┌────────

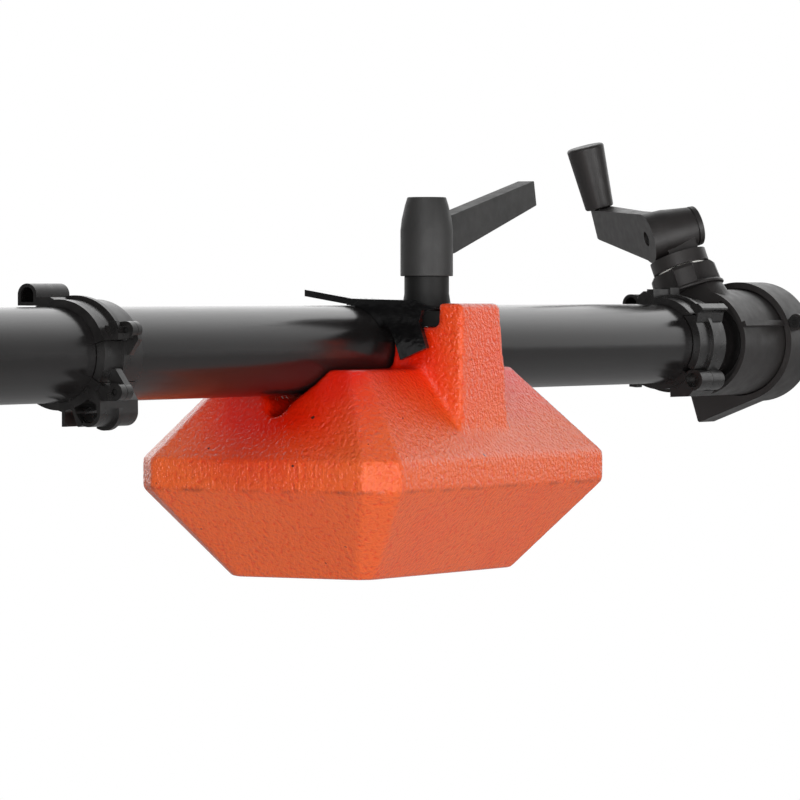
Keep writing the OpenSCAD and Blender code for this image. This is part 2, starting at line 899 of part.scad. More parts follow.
// What the swinging latch needs clear above its pin
module swing(at, r) {
    intersection() {
        through(at, r);
        translate([-3 * band_r, -5, -over])
            cube([3 * band_r, 3 * band_r, clip_len + 2 * over]);
    }
}
module cable_roller(at, r, drop, h) {
    translate([at[0], at[1], 0])
        difference() {
            union() {
                cylinder(r = r, h = h);
                translate([-r, -drop, 0])
                    cube([2 * r, drop, h]);
            }
            translate([0, 0, -over]) {
                cylinder(r = r - hook_t, h = over + h / 2);
                translate([hook_t - r, hook_t - drop, 0])
                    cube([2 * r - 2 * hook_t, drop - hook_t, over + h / 2]);
            }
        }
}
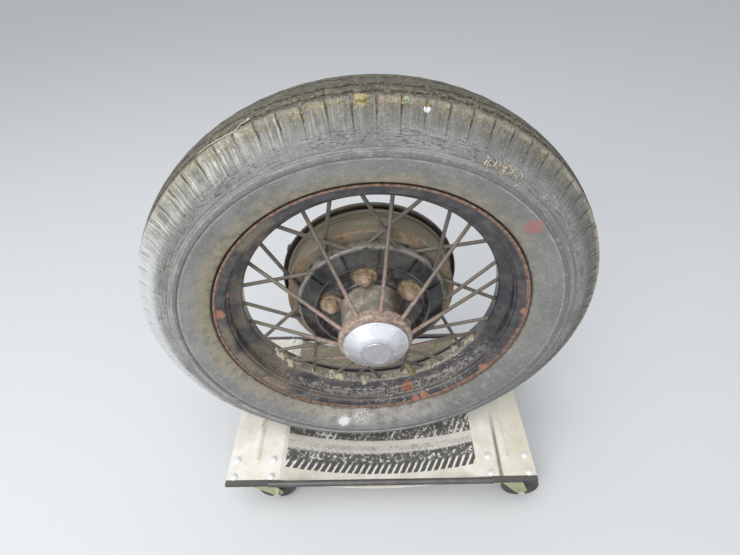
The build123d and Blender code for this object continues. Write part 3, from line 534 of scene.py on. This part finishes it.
paint_tone = blended(weather, ramp(weather, large, 0.4, 0.7, 0.5), takes["Paint"], paint_dull)
lying = ramp(weather, sums(weather, "MULTIPLY_ADD", worn, 0.9, takes["Up"]), 0.55, 1.25)
thin_film = ramp(weather, worn, 0.3, 0.7, 0.35)
dusty = times(weather, sums(weather, "MAXIMUM", lying, thin_film), takes["Dust Share"])
dusty = sums(weather, "MINIMUM", dusty, 1.0)
metal_tone = blended(weather, rusty, paint_tone, rust_tone)
dust_tone = blended(weather, times(weather, small, 0.5), takes["Dust"], rust_dark)
weather.links.new(blended(weather, dusty, metal_tone, dust_tone), gives["Colour"])
rough = sums(weather, "MAXIMUM", takes["Gloss"], times(weather, rusty, 0.85))
rough = sums(weather, "MAXIMUM", rough, times(weather, dusty, 0.95))
weather.links.new(rough, gives["Roughness"])
relief = times(weather, sums(weather, "MAXIMUM", rusty, dusty), sums(weather, "ADD", small, 0.4))
weather.links.new(relief, gives["Height"])


def weathered(name, paint, rust, dust, rust_share, dust_share, scale, gloss, relief=0.0008, metal=0.0):
    """A material of the weather group: it, its tree, its shader, its place, its colour so far and its Up."""
    made, tree, surface, place = new_material(name)
    up = add(tree, "SeparateXYZ", {0: add(tree, "TexCoord").outputs["Normal"]}).outputs["Z"]
    sockets = {
        "Place": place,
        "Up": up,
        "Paint": colour(*paint),
        "Rust": colour(*rust),
        "Dust": colour(*dust),
        "Rust Share": rust_share,
        "Dust Share": dust_share,
        "Patch Scale": scale,
        "Gloss": gloss,
    }
    aged = add(tree, "Group", sockets, node_tree=weather).outputs
    tree.links.new(aged["Colour"], surface.inputs["Base Color"])
    tree.links.new(aged["Roughness"], surface.inputs["Roughness"])
    bumped(tree, surface, aged["Height"], relief)
    surface.inputs["Metallic"].default_value = metal
    return made, tree, surface, place, aged["Colour"], up


def finish(material, *pieces):
    """Give pieces a material: a CAD node by its name, and a new piece as it is."""
    for piece in pieces:
        mesh = node[piece].data if isinstance(piece, str) else piece.data
        mesh.materials.clear()
        mesh.materials.append(material)


def coated(pieces, name, *colours, **wear):
    """Give pieces a finish of the weather group, with nothing laid over it."""
    finish(weathered(name, *colours, **wear)[0], *pieces)


rust_brown = (112, 70, 50)
dust_tan = (158, 141, 108)
rim_enamel, tree, surface, place, tone, _ = weathered(
    "rim_enamel", (46, 46, 53), (98, 74, 60), (150, 144, 134),
    rust_share=0.32, dust_share=0.46, scale=34, gloss=0.18,
)
wheel_place = wheel_parts(tree, place)
speckle = grain(tree, place, 150, 4, 0.65)
flakes = grain(tree, place, 260, 4, 0.7)
blotches = grain(tree, place, 22, 5, 0.6)
low = ramp(tree, wheel_place["Rise"], -0.2, -0.8)
front_half = ramp(tree, wheel_place["Along"], 0.004, -0.004)
seat = times(tree, low, band(tree, wheel_place["Along"], -0.0335, -0.0145, 0.002))
seat_tone = shaded(tree, speckle, 0.4, 0.6, (84, 84, 92), (190, 184, 176))
tone = blended(tree, times(tree, seat, 0.8), tone, seat_tone)
well = times(tree, low, band(tree, wheel_place["Along"], -0.008, 0.013, 0.002))
well_tone = shaded(tree, speckle, 0.4, 0.6, (140, 142, 150), (192, 180, 150))
tone = blended(tree, times(tree, well, 0.9), tone, well_tone)
flaked = times(tree, ramp(tree, flakes, 0.59, 0.64), ramp(tree, blotches, 0.38, 0.52, 0.9))
white_flake = times(tree, low, front_half, flaked)
tone = tinted(tree, tone, white_flake, 226, 222, 214)
# Paler tan patches towards the left.
paler_left = times(tree, ramp(tree, wheel_place["Side"], -0.2, -0.8), ramp(tree, blotches, 0.38, 0.6, 0.6))
tone = tinted(tree, tone, paler_left, 142, 128, 106)
lip = ramp(tree, wheel_place["Radius"], 0.2515, 0.2545)
lip = times(tree, lip, ramp(tree, wheel_place["Along"], -0.036, -0.040))
lip_tone = shaded(tree, speckle, 0.35, 0.65, (104, 76, 62), (160, 132, 114))
tone = blended(tree, times(tree, lip, 0.9), tone, lip_tone)
for angle_at, radius_at, across_at, size_at in (
    (172, 250, -40, 9),
    (163, 240, -33, 7),
    (-74, 238.5, -22, 12),
    (-67, 248, -38, 9),
    (-71.5, 251, -40, 8),
    (-35.5, 254, -41, 9),
    (0, 254, -41, 7),
):
    old_rust = spot(tree, place, angle_at, radius_at, across_at, size_at, 1.0, 0.85)
    tone = blended(tree, old_rust, tone, blended(tree, speckle, colour(140, 84, 62), colour(196, 140, 112)))
tree.links.new(tone, surface.inputs["Base Color"])
finish(rim_enamel, "rim")

# Valve
# The valve of the inner tube: a short brass stem pushed through the well of the rim and held there by a flat
# hexagonal nut.
coated(
    ["valve_stem"],
    "valve_brass", (150, 134, 96), rust_brown, (190, 178, 146),
    rust_share=0.2, dust_share=0.9, scale=120, gloss=0.6, relief=0.0003, metal=0.3,
)

# Spokes
# Straight steel rods, butt-welded to the rim and the shell. The enamel is thin and grey-brown, dust lies
# along their tops, and bare rust shows near the nose.
spoke_enamel, tree, surface, place, tone, up = weathered(
    "spoke_enamel", (86, 80, 78), (130, 104, 86), (166, 156, 136),
    rust_share=0.4, dust_share=0.55, scale=70, gloss=0.45, relief=0.0004,
)
wheel_place = wheel_parts(tree, place)
speckle = grain(tree, place, 170, 4, 0.6)
near_nose = times(tree, ramp(tree, wheel_place["Along"], -0.045, -0.07), ramp(tree, speckle, 0.35, 0.6, 0.75))
tone = tinted(tree, tone, near_nose, 178, 146, 136)
# Painted shade on the undersides of the spokes.
underside_shade = times(tree, ramp(tree, up, -0.1, -0.7), 0.6)
tone = tinted(tree, tone, underside_shade, 58, 50, 46)
tree.links.new(tone, surface.inputs["Base Color"])
finish(spoke_enamel, "front_spokes", "rear_spokes_leading", "rear_spokes_trailing")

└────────

What to produce: Write the data from above out again, exactly.

Exercise response:
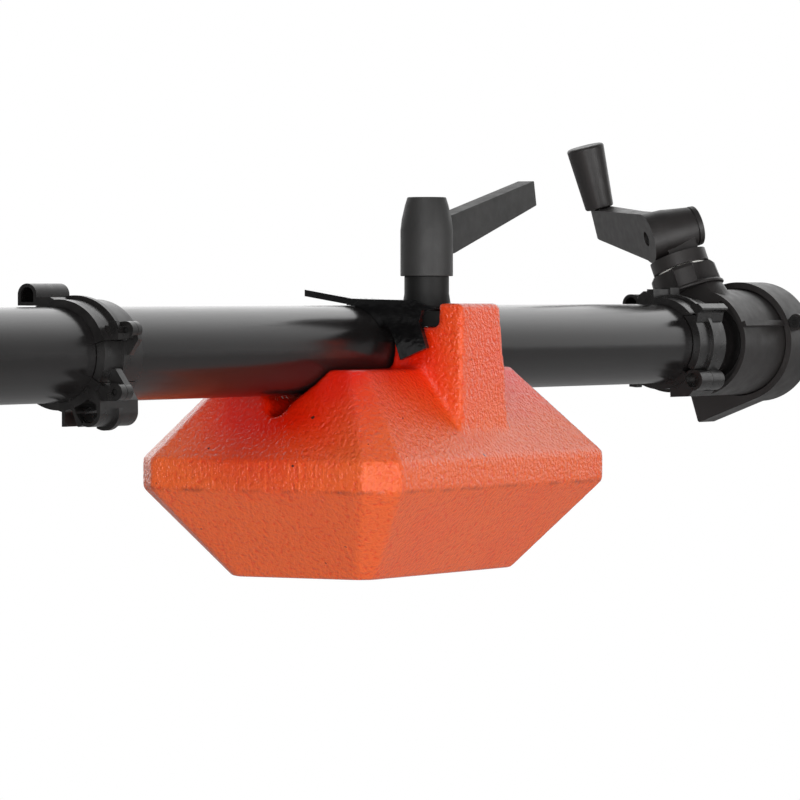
Keep writing the OpenSCAD and Blender code for this image. This is part 2, starting at line 899 of part.scad. More parts follow.
// What the swinging latch needs clear above its pin
module swing(at, r) {
    intersection() {
        through(at, r);
        translate([-3 * band_r, -5, -over])
            cube([3 * band_r, 3 * band_r, clip_len + 2 * over]);
    }
}
module cable_roller(at, r, drop, h) {
    translate([at[0], at[1], 0])
        difference() {
            union() {
                cylinder(r = r, h = h);
                translate([-r, -drop, 0])
                    cube([2 * r, drop, h]);
            }
            translate([0, 0, -over]) {
                cylinder(r = r - hook_t, h = over + h / 2);
                translate([hook_t - r, hook_t - drop, 0])
                    cube([2 * r - 2 * hook_t, drop - hook_t, over + h / 2]);
            }
        }
}
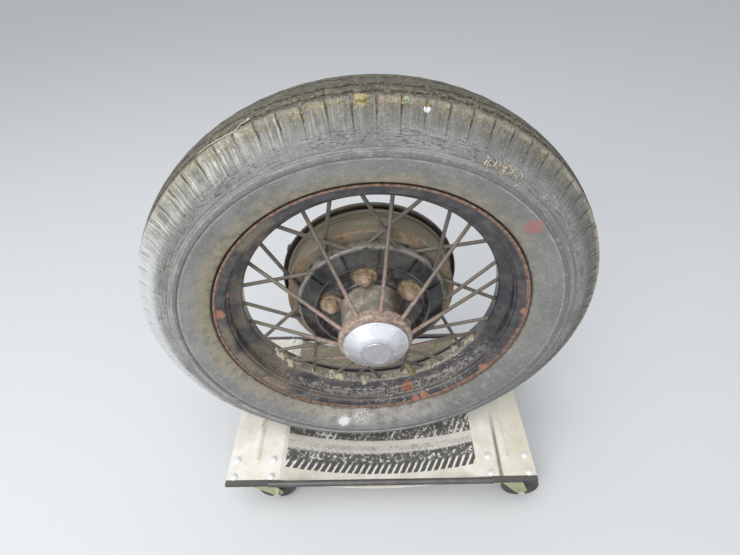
The build123d and Blender code for this object continues. Write part 3, from line 534 of scene.py on. This part finishes it.
paint_tone = blended(weather, ramp(weather, large, 0.4, 0.7, 0.5), takes["Paint"], paint_dull)
lying = ramp(weather, sums(weather, "MULTIPLY_ADD", worn, 0.9, takes["Up"]), 0.55, 1.25)
thin_film = ramp(weather, worn, 0.3, 0.7, 0.35)
dusty = times(weather, sums(weather, "MAXIMUM", lying, thin_film), takes["Dust Share"])
dusty = sums(weather, "MINIMUM", dusty, 1.0)
metal_tone = blended(weather, rusty, paint_tone, rust_tone)
dust_tone = blended(weather, times(weather, small, 0.5), takes["Dust"], rust_dark)
weather.links.new(blended(weather, dusty, metal_tone, dust_tone), gives["Colour"])
rough = sums(weather, "MAXIMUM", takes["Gloss"], times(weather, rusty, 0.85))
rough = sums(weather, "MAXIMUM", rough, times(weather, dusty, 0.95))
weather.links.new(rough, gives["Roughness"])
relief = times(weather, sums(weather, "MAXIMUM", rusty, dusty), sums(weather, "ADD", small, 0.4))
weather.links.new(relief, gives["Height"])


def weathered(name, paint, rust, dust, rust_share, dust_share, scale, gloss, relief=0.0008, metal=0.0):
    """A material of the weather group: it, its tree, its shader, its place, its colour so far and its Up."""
    made, tree, surface, place = new_material(name)
    up = add(tree, "SeparateXYZ", {0: add(tree, "TexCoord").outputs["Normal"]}).outputs["Z"]
    sockets = {
        "Place": place,
        "Up": up,
        "Paint": colour(*paint),
        "Rust": colour(*rust),
        "Dust": colour(*dust),
        "Rust Share": rust_share,
        "Dust Share": dust_share,
        "Patch Scale": scale,
        "Gloss": gloss,
    }
    aged = add(tree, "Group", sockets, node_tree=weather).outputs
    tree.links.new(aged["Colour"], surface.inputs["Base Color"])
    tree.links.new(aged["Roughness"], surface.inputs["Roughness"])
    bumped(tree, surface, aged["Height"], relief)
    surface.inputs["Metallic"].default_value = metal
    return made, tree, surface, place, aged["Colour"], up


def finish(material, *pieces):
    """Give pieces a material: a CAD node by its name, and a new piece as it is."""
    for piece in pieces:
        mesh = node[piece].data if isinstance(piece, str) else piece.data
        mesh.materials.clear()
        mesh.materials.append(material)


def coated(pieces, name, *colours, **wear):
    """Give pieces a finish of the weather group, with nothing laid over it."""
    finish(weathered(name, *colours, **wear)[0], *pieces)


rust_brown = (112, 70, 50)
dust_tan = (158, 141, 108)
rim_enamel, tree, surface, place, tone, _ = weathered(
    "rim_enamel", (46, 46, 53), (98, 74, 60), (150, 144, 134),
    rust_share=0.32, dust_share=0.46, scale=34, gloss=0.18,
)
wheel_place = wheel_parts(tree, place)
speckle = grain(tree, place, 150, 4, 0.65)
flakes = grain(tree, place, 260, 4, 0.7)
blotches = grain(tree, place, 22, 5, 0.6)
low = ramp(tree, wheel_place["Rise"], -0.2, -0.8)
front_half = ramp(tree, wheel_place["Along"], 0.004, -0.004)
seat = times(tree, low, band(tree, wheel_place["Along"], -0.0335, -0.0145, 0.002))
seat_tone = shaded(tree, speckle, 0.4, 0.6, (84, 84, 92), (190, 184, 176))
tone = blended(tree, times(tree, seat, 0.8), tone, seat_tone)
well = times(tree, low, band(tree, wheel_place["Along"], -0.008, 0.013, 0.002))
well_tone = shaded(tree, speckle, 0.4, 0.6, (140, 142, 150), (192, 180, 150))
tone = blended(tree, times(tree, well, 0.9), tone, well_tone)
flaked = times(tree, ramp(tree, flakes, 0.59, 0.64), ramp(tree, blotches, 0.38, 0.52, 0.9))
white_flake = times(tree, low, front_half, flaked)
tone = tinted(tree, tone, white_flake, 226, 222, 214)
# Paler tan patches towards the left.
paler_left = times(tree, ramp(tree, wheel_place["Side"], -0.2, -0.8), ramp(tree, blotches, 0.38, 0.6, 0.6))
tone = tinted(tree, tone, paler_left, 142, 128, 106)
lip = ramp(tree, wheel_place["Radius"], 0.2515, 0.2545)
lip = times(tree, lip, ramp(tree, wheel_place["Along"], -0.036, -0.040))
lip_tone = shaded(tree, speckle, 0.35, 0.65, (104, 76, 62), (160, 132, 114))
tone = blended(tree, times(tree, lip, 0.9), tone, lip_tone)
for angle_at, radius_at, across_at, size_at in (
    (172, 250, -40, 9),
    (163, 240, -33, 7),
    (-74, 238.5, -22, 12),
    (-67, 248, -38, 9),
    (-71.5, 251, -40, 8),
    (-35.5, 254, -41, 9),
    (0, 254, -41, 7),
):
    old_rust = spot(tree, place, angle_at, radius_at, across_at, size_at, 1.0, 0.85)
    tone = blended(tree, old_rust, tone, blended(tree, speckle, colour(140, 84, 62), colour(196, 140, 112)))
tree.links.new(tone, surface.inputs["Base Color"])
finish(rim_enamel, "rim")

# Valve
# The valve of the inner tube: a short brass stem pushed through the well of the rim and held there by a flat
# hexagonal nut.
coated(
    ["valve_stem"],
    "valve_brass", (150, 134, 96), rust_brown, (190, 178, 146),
    rust_share=0.2, dust_share=0.9, scale=120, gloss=0.6, relief=0.0003, metal=0.3,
)

# Spokes
# Straight steel rods, butt-welded to the rim and the shell. The enamel is thin and grey-brown, dust lies
# along their tops, and bare rust shows near the nose.
spoke_enamel, tree, surface, place, tone, up = weathered(
    "spoke_enamel", (86, 80, 78), (130, 104, 86), (166, 156, 136),
    rust_share=0.4, dust_share=0.55, scale=70, gloss=0.45, relief=0.0004,
)
wheel_place = wheel_parts(tree, place)
speckle = grain(tree, place, 170, 4, 0.6)
near_nose = times(tree, ramp(tree, wheel_place["Along"], -0.045, -0.07), ramp(tree, speckle, 0.35, 0.6, 0.75))
tone = tinted(tree, tone, near_nose, 178, 146, 136)
# Painted shade on the undersides of the spokes.
underside_shade = times(tree, ramp(tree, up, -0.1, -0.7), 0.6)
tone = tinted(tree, tone, underside_shade, 58, 50, 46)
tree.links.new(tone, surface.inputs["Base Color"])
finish(spoke_enamel, "front_spokes", "rear_spokes_leading", "rear_spokes_trailing")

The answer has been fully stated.